Riesman and Lipset: a changing American character?
In 1950 David Riesman's sociological study The Lonely Crowd, Revised edition: A Study of the Changing American Character became an unexpected best seller. It argued that Americans had undergone a fundamental alteration from "inner-direction" (a person's internal values determine his thinking and behavior) to "other-direction" (a person's peers determine his thinking and behavior). This theory did not go unchallenged. In The First New Nation: The United States in Historical and Comparative Perspective Seymour Martin Lipset argued that the American character had not undergone a basic change and that Americans had always been "other-directed." The opposing sides of the controversy were more subtle and intricate than I am able to explain in this terse summary, but I might add my own verdict that Lipset was right and that Riesman was unduely influenced by the unique nature of the post-war era, with its excessive fear and conformity (a legacy of the Great Depression). Nevertheless, Riesman's work is still very much worth reading for the various insights and sociological information that it contains, as is Lipset's, especially for his survey of observations by foreign visitors to America.

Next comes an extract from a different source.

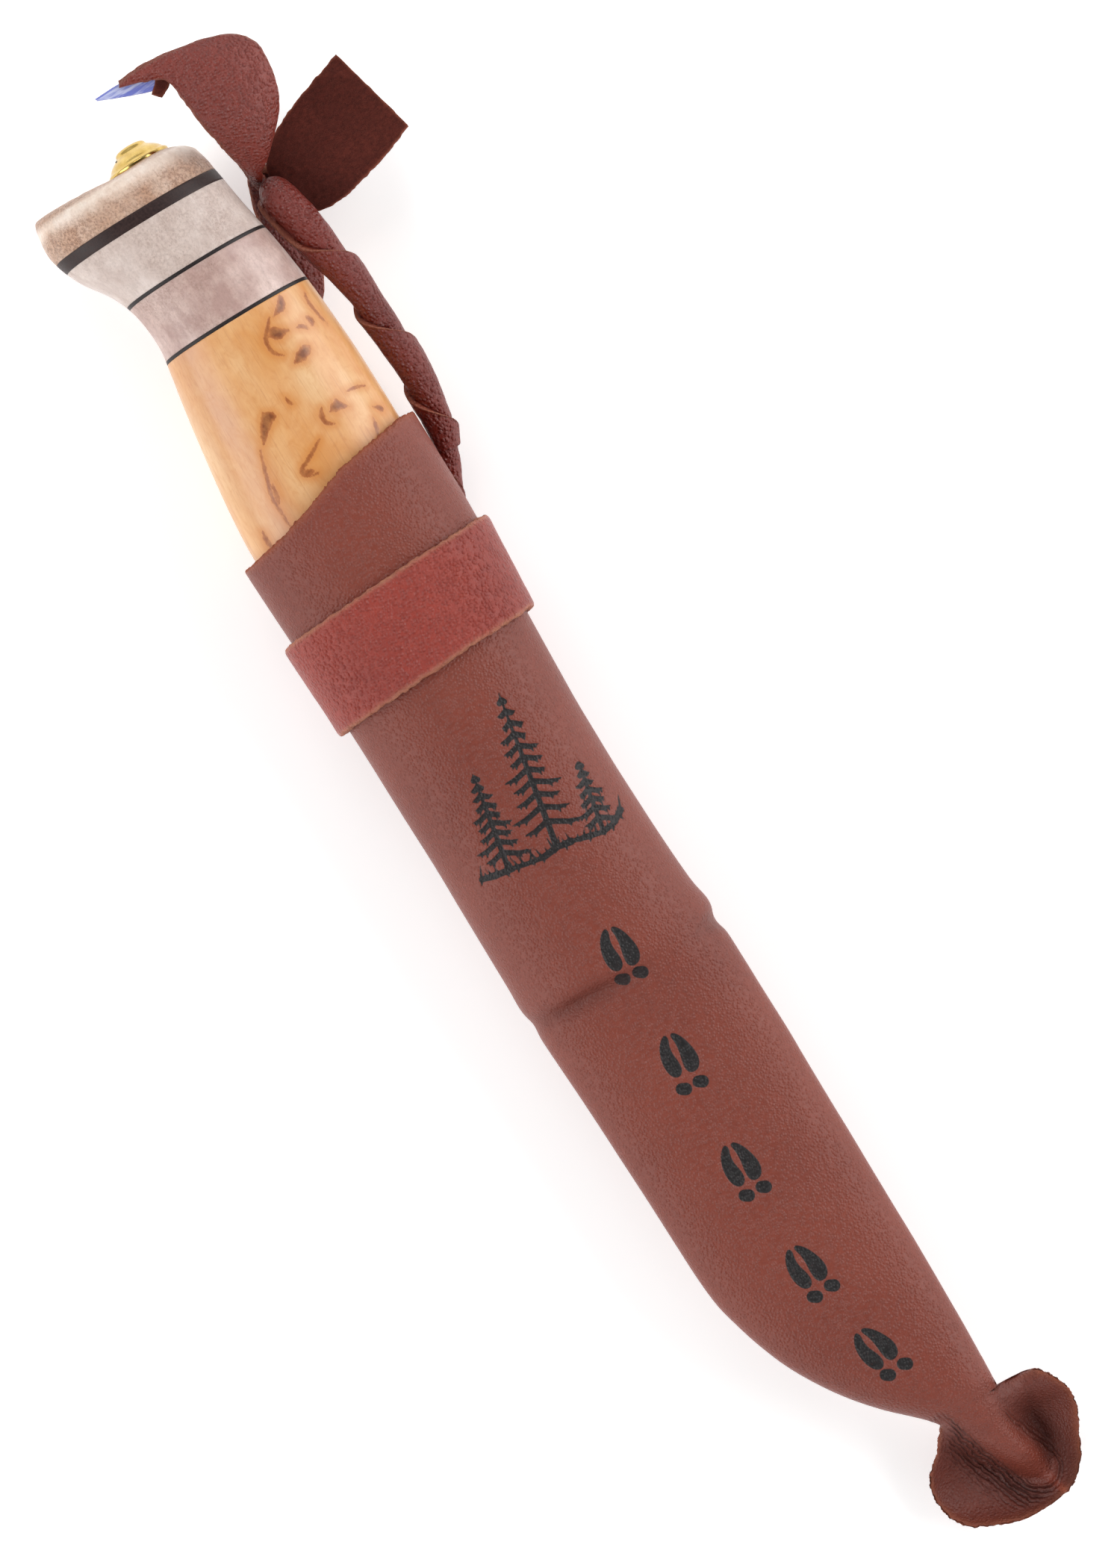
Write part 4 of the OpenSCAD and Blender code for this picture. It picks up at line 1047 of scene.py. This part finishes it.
# ---------------------------------------------------------------- hanger
def ribbon(name, L, R, th, nu, nv, mat, body, nodes=(), bow=0.0, wob=0.12, seed=1, er=0.4, grain=0.05, end_edge=True, twist=None):
    """Strap drawn between two edge lines of (x, y, z) points."""
    L, R = curve(L, nu), curve(R, nu)
    v = 0.5 - 0.5 * np.cos(np.linspace(0, 1, nv) * np.pi)
    v = 0.35 * v + 0.65 * np.linspace(0, 1, nv)
    M = L[:, None] * (1 - v)[None, :, None] + R[:, None] * v[None, :, None]
    wdt = np.linalg.norm(R - L, axis=1)
    du = np.gradient(M, axis=0)
    dv = np.gradient(M, axis=1)
    N = np.cross(du, dv)
    N /= np.maximum(np.linalg.norm(N, axis=-1, keepdims=True), 1e-9)
    if N[..., 2].mean() < 0:
        N = -N
    if bow:
        b = bow if np.ndim(bow) else np.full(nu, bow)
        b = np.interp(np.linspace(0, 1, nu), np.linspace(0, 1, len(b)), b)
        M = M + N * (b[:, None] * (4 * v * (1 - v))[None, :])[..., None]
    M = M + N * (0.18 * fbm(M, 5.0, 2, seed))[..., None]
    dist = np.minimum(v[None, :], 1 - v[None, :]) * wdt[:, None]
    prof = np.sqrt(np.clip(1 - (1 - np.clip(dist / er, 0, 1)) ** 2, 0, 1))
    off = (th / 2) * prof
    top = M + N * (off + grain * fbm(M, 0.8, 3, seed + 3) * prof)[..., None]
    bot = M - N * off[..., None]
    # ragged cut edges
    side = (R - L) / np.maximum(wdt[:, None], 1e-9)
    jag = wob * fbm(M, 0.8, 2, seed + 5) * np.exp(-(dist / 0.5) ** 2)
    top += side[:, None] * jag[..., None]
    bot += side[:, None] * jag[..., None]
    P = np.concatenate([top, bot[:, -2:0:-1]], 1)
    du_end = np.linspace(0, 1, nu)
    fwd = (du / np.maximum(np.linalg.norm(du, axis=-1, keepdims=True), 1e-9))
    jend = 0.14 * fbm(P[-1] * 1.0, 0.7, 2, seed + 7)
    P[-1] += np.concatenate([fwd[-1], fwd[-1][-2:0:-1]]) * jend[:, None]
    V, F = closed(P)
    dall = np.concatenate([dist, dist[:, -2:0:-1]], 1)
    e = np.exp(-(dall / 0.26) ** 2)
    ulen = np.concatenate([[0], np.cumsum(np.linalg.norm(np.diff((L + R) / 2, axis=0), axis=1))])
    if end_edge:
        e = np.maximum(e, np.exp(-((ulen[-1] - ulen) / 0.2) ** 2)[:, None])
    e = np.clip(e * (0.8 + 0.5 * fbm(P, 0.8, 2, seed + 9)), 0, 1)
    return make(name, V, F, mat, body, nodes, {"edge": np.concatenate([e.ravel(), [0.0, 1.0]])})


def frames(path):
    T = np.gradient(path, axis=0)
    T /= np.linalg.norm(T, axis=1, keepdims=True)
    up = np.array([0, 0, 1.0])
    W = np.zeros_like(T)
    U = np.zeros_like(T)
    prev = None
    for i in range(len(T)):
        w = np.cross(up, T[i])
        if prev is None:
            w /= np.linalg.norm(w)
        else:
            w = prev - T[i] * (prev @ T[i])
            w /= np.linalg.norm(w)
        W[i] = w
        U[i] = np.cross(T[i], w)
        prev = w
    return T, W, U


def roll(name, pts, nu, nc, rmin, rstep, pitch, phase_x, mat, nodes=(), seed=1, r_scale=None, cut=None, hold=None):
    """Strap rolled into a tube: one turn of overlap, whose edge winds round it."""
    path = curve(pts, nu)
    T, W, U = frames(path)
    s = np.concatenate([[0], np.cumsum(np.linalg.norm(np.diff(path, axis=0), axis=1))])
    s0 = np.interp(-phase_x, -path[:, 0][: np.argmin(path[:, 0]) + 1], s[: np.argmin(path[:, 0]) + 1])
    wind = 2 * np.pi * (s - s0) / pitch
    if hold:
        # past the last turn the free edge stays on the left side
        wind = np.where(wind > 0, hold * np.tanh(wind / hold), wind)
    th0 = np.pi / 2 + wind
    f = np.concatenate([[0, 0.004, 0.012, 0.024], np.linspace(0.035, 0.97, nc - 8), [0.982, 0.99, 0.996, 0.999]])
    rr = rmin + rstep * np.concatenate([[0.72, 0.93, 1.0, 1.01], np.linspace(1.0, 0.05, nc - 8) ** 1.15, [0.02, -0.05, -0.16, -0.02]])
    rs = np.ones(nu) if r_scale is None else np.interp(np.linspace(0, 1, nu), np.linspace(0, 1, len(r_scale)), r_scale)
    ang = th0[:, None] + 2 * np.pi * f[None, :]
    # world side: W points to -Y side for a path that runs to -X
    P = path[:, None] + (rr * rs[:, None])[..., None] * (np.cos(ang)[..., None] * W[:, None] * -1 + np.sin(ang)[..., None] * U[:, None])
    N = P - path[:, None]
    N /= np.linalg.norm(N, axis=-1, keepdims=True)
    P = P + N * (0.05 * fbm(P, 0.9, 3, seed) + 0.14 * fbm(P, 4.0, 2, seed + 2) * rs[:, None])[..., None]
    if cut is not None:
        P[..., 0] += cut(P, s)
    V, F = closed(P)
    e = np.zeros(nc)
    e[:4] = [0.9, 1.0, 0.6, 0.1]
    E = np.repeat(e[None], nu, 0) * (0.8 + 0.5 * fbm(P, 0.9, 2, seed + 4))
    return make(name, V, F, mat, "hanger", nodes, {"edge": np.clip(np.concatenate([E.ravel(), [0, 0]]), 0, 1)})


# lower strap from the root, which runs up inside the roll
roll("strap_root", [(-7.4, 15.8, 3.2), (-9.5, 16.4, 3.6), (-12.5, 17.6, 4.2), (-16.4, 19.0, 5.2), (-21, 20.4, 7.2), (-26, 20.9, 8.8)],
     90, 60, 1.45, 0.35, 15, -14, strand_mat, (), 101, r_scale=[0.55, 0.8, 1.0, 1.0, 1.05, 1.1])
# rolled strap up to the hook
roll("strap_roll", [(-17.2, 19.5, 6.0), (-21, 20.4, 7.4), (-26, 20.9, 8.9), (-33, 20.9, 10.5), (-41, 20.4, 11.6), (-48, 19.5, 12.2), (-53.5, 18.5, 12.4), (-56.6, 17.8, 12.8), (-58.8, 17.4, 11.8), (-59.6, 17.5, 9.2)],
     330, 96, 1.92, 0.82, 13.3, -48.75, strand_mat, ("strap_twisted_leg",), 111,
     r_scale=[0.75, 0.95, 1.0, 1.0, 1.0, 0.98, 0.98, 1.02, 1.1, 1.18, 1.16, 0.95], hold=1.36)

ribbon("tail_suede", [(-60.4, 17.8, 7.6), (-62.2, 18.2, 7.9), (-64.4, 19.3, 8.6), (-66.4, 22.0, 9.4), (-68.4, 26.5, 10.2), (-69.9, 31.0, 10.4), (-71.1, 34.6, 10.3)],
       [(-56.2, 19.6, 7.2), (-54.8, 20.6, 7.3), (-53.9, 22.3, 7.8), (-53.8, 25.2, 8.6), (-54.5, 29.0, 9.6), (-55.6, 33.0, 10.2), (-57.3, 38.0, 10.3)],
       1.3, 110, 90, suede, "hanger", (), bow=[0.4, 0.9, 0.7, 0.2, -0.3, -0.2, 0.1], seed=121, er=0.25, grain=0.12, wob=0.16)

# flat strap behind the handle and the tail that folds over
ribbon("strap_flat", [(-7.6, 14.9, 1.5), (-13, 12.0, 1.3), (-19, 10.4, 1.1), (-28, 9.6, 1.1), (-37, 9.8, 1.3), (-44, 11.3, 2.4), (-49, 12.6, 4.0), (-54, 13.0, 4.4), (-58.5, 13.6, 3.6), (-62.8, 15.0, 4.6), (-64.4, 16.4, 7.6)],
       [(-7.6, 15.8, 1.5), (-13, 15.6, 1.4), (-19, 14.9, 1.2), (-28, 14.2, 1.2), (-36, 14.2, 1.3), (-42.5, 14.8, 1.9), (-45.4, 16.8, 2.7), (-47.8, 17.7, 3.2), (-50.2, 17.3, 3.2), (-53.8, 16.6, 2.6), (-58.5, 18.0, 2.6), (-60.8, 19.2, 4.4), (-61.9, 19.9, 7.6)],
       1.4, 190, 48, strand_mat, "hanger", ("strap_flat_leg",), bow=[0, 0, 0, 0, 0.2, 0.8, 1.0, 0.8, 0.4, 0.1], seed=131, er=0.5)
ribbon("tail_grain", [(-61.2, 15.6, 6.6), (-63.0, 15.3, 10.6), (-64.2, 15.2, 15.0), (-66.6, 14.6, 19.0), (-70.6, 13.8, 22.0), (-74.7, 13.3, 23.2), (-78.3, 13.0, 22.9), (-79.6, 11.6, 22.6), (-80.9, 8.6, 22.3), (-81.5, 6.9, 22.1)],
       [(-61.6, 17.6, 6.8), (-63.2, 17.5, 10.8), (-64.6, 18.7, 14.6), (-66.3, 21.9, 17.4), (-68.8, 24.5, 19.2), (-73.2, 26.0, 21.0), (-77.6, 25.7, 21.8), (-80.3, 22.4, 22.6), (-81.7, 16.6, 23.4), (-82.3, 11.2, 23.4), (-82.1, 7.2, 22.6)],
       1.3, 170, 90, tail_mat, "hanger", (), bow=[0.2, 0.9, 1.6, 2.2, 2.4, 1.9, 1.0, 0.5, 0.2], seed=141, er=0.4)

ribbon("tail_corner", [(-78.5, 13.3, 22.5), (-77.9, 12.5, 22.2), (-77.2, 11.1, 22.0)], [(-80.6, 12.7, 22.6), (-79.8, 11.6, 22.3), (-78.3, 10.1, 22.0)],
       0.5, 20, 14, suede, "hanger", (), seed=161, er=0.2, wob=0.1, grain=0.05)
ribbon("tag_film", [(-78.2, 12.2, 22.0), (-78.9, 9.6, 21.9), (-80.2, 6.2, 21.9), (-81.4, 3.3, 22.1)],
       [(-80.6, 12.6, 22.3), (-81.6, 9.8, 22.2), (-81.9, 6.6, 22.1), (-81.8, 3.2, 22.2)],
       0.3, 40, 16, film, "hanger", ("tag_film",), seed=151, er=0.1, wob=0.0, grain=0.0, end_edge=False)

# ---------------------------------------------------------------- carried-over nodes
for node, m in (("blade", steel), ("blade_liner", liner), ("seam_thread", thread)):
    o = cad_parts[node]
    if not o.material_slots:
        o.data.materials.append(m)
    for sl in o.material_slots:
        sl.material = m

With the exception of Trollope, the books listed above are rather demanding intellectually, and at times they can be somewhat heavy reading. So perhaps it is best to end with a lighter work. The American People: A Study in National Character appeared in 1948, written by an Englishman, Geoffrey Gorer, who updated his book with a significant postscript in 1963. It contains a certain amount of the popular psychology of the time, but if one skips over that, a large quantity of useful material still remains. Concrete examples, often quite vivid and memorable, illustrate the general points that the author makes, and the validity of the points themselves have held up rather well over the years.